No confío mucho en las campañas que las grandes editoriales lanzan para hacer publicidad a tal o cual autor y su más reciente obra. No es un secreto que cada nuevo libro es presentado como «una obra diferente que rompe con los géneros establecidos» o que el autor en turno «es dueño de una voz que no se parece a la de nadie más».
Considero que a veces es preferible pasar de largo en la mesa de novedades de las grandes librerías. Hace algunos meses, el sello español Impedimenta emprendió una campaña a favor de uno de sus escritores estrella: el rumano Mircea Cărtărescu (Bucarest, 1956), a propósito de Solenoide, su más reciente obra.
La crítica coincide en que Cărtărescu es un autor de muy altos vuelos y que con la aparición de un libro nuevo el lector es el más beneficiado. Además lo mencionan como un fuerte candidato a recibir el Nobel.

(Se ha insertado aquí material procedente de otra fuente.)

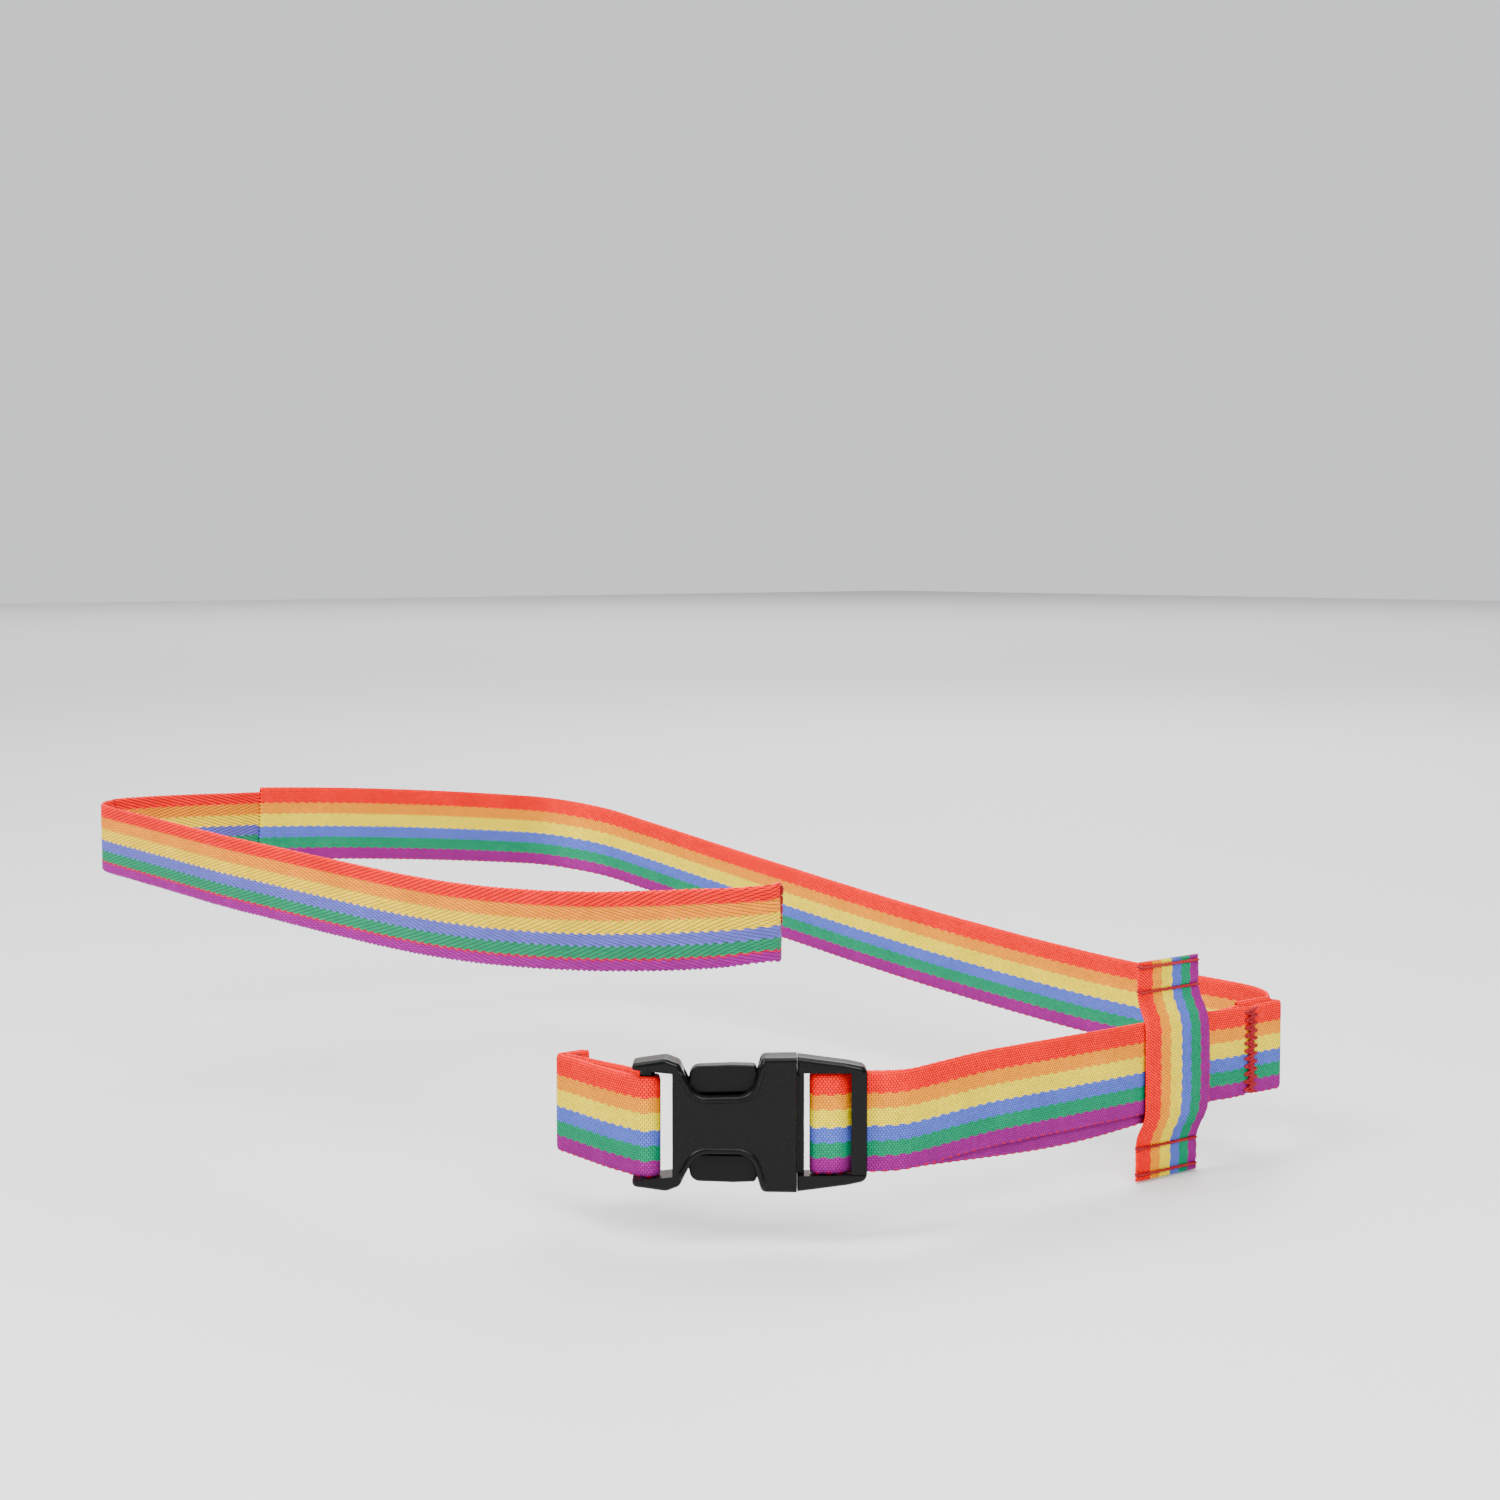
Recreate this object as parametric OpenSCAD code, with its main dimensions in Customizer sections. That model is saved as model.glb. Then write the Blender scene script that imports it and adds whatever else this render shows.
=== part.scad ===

El problema para acceder a estos autores muchas veces tiene que ver con lo económico, pues no se trata de libros que estén al alcance de todos. Sin embargo, hay oportunidades para hacerse de alguna obra, ya sea en ferias u otros eventos de promoción de la lectura.
Esta semana me sumo a las voces que admiran al escritor rumano. La recomendación es un relato que estuvo prohibido en la Rumanía de Ceaușescu y que no vio la luz sino años después: El Ruletista (Impedimenta, 2010; traducción de Marian Ochoa de Eribe).
El narrador es un escritor de ochenta años que, postrado en un sillón, acaso espera la muerte mientras unos versos de Eliot lo acompañan: «Concede el consuelo de Israel/ A uno que tiene ochenta años y no tiene mañana».
Durante sesenta años ha escrito. Ahora se dispone a contar la historia del Ruletista, un mendigo que amasó una fortuna y que siempre tuvo la osadía de retar a la muerte.
En viejos sótanos de la ciudad, en medio de ambientes decadentes –cucarachas, cerveza de mala calidad, jarras viejas, hombres que ven en la muerte el mayor de los espectáculos–, se realizan eventos que reúnen a unos cuantos seres en torno a la figura de algún ruletista: el hombre que se juega la vida en la ruleta rusa.
El narrador confiesa que «he asistido a cientos de ruletas y he visto en muchas ocasiones una imagen indescriptible: el cerebro humano, la única sustancia verdaderamente divina, el oro químico donde se encuentra todo, esparcido por las paredes y por el suelo, mezclado con esquirlas de hueso» (p. 32).
Conoció a «El Ruletista», el individuo que se ganó la atención de todos los aficionados a esa práctica y que de plano terminó con el negocio de otros que, como él, se jugaban la vida.
Pero un revólver con un cartucho ya no era tan atractivo. ¿Qué tal con dos? Reducir la posibilidad de sobrevivir al jalar el gatillo. Si no es suficiente, tres cartuchos al tambor, incluso cuatro…
Odiado y amado, el hombre se ganó la admiración incluso de damas finas. La presencia de éstas convirtió a la vieja práctica en una actividad con cierto prestigio: de los sótanos decadentes, «El Ruletista» brincó a salones más bien lujosos. Siempre con la risita previa a jalar el gatillo y el desplome que le seguía.
El narrador reitera que conocía al héroe desde la niñez. Escritor de prestigio, recuerda que incluso lloraba porque perdía dinero al apostar a favor de la muerte, entre la admiración, la envidia y el asombro de un hombre que retó de más al azar.
«El Ruletista» es apenas una probada de la, sí, muy poderosa voz de Mircea Cărtărescu, uno de los autores europeos con más reconocimiento de la actualidad y que, a juzgar por este relato, tiene bien merecida la fama de escritor de culto que en cada palabra coloca la cantidad necesaria de pólvora para que, llegado el momento, explote el texto en las manos del lector.
Las probabilidades de sobrevivir en la literatura son ciento por ciento efectivas. «Porque los personajes no mueren jamás, viven siempre que su mundo es “leído”.» Así pues, el narrador se asume un personaje de la propia historia que cuenta; desde su ancianidad, aspira a algo: «Quizá no viva dentro de una historia importante, quizá sea tan solo un personaje secundario pero, para un hombre que afronta el final de su vida, cualquier perspectiva es preferible a la de desaparecer para siempre».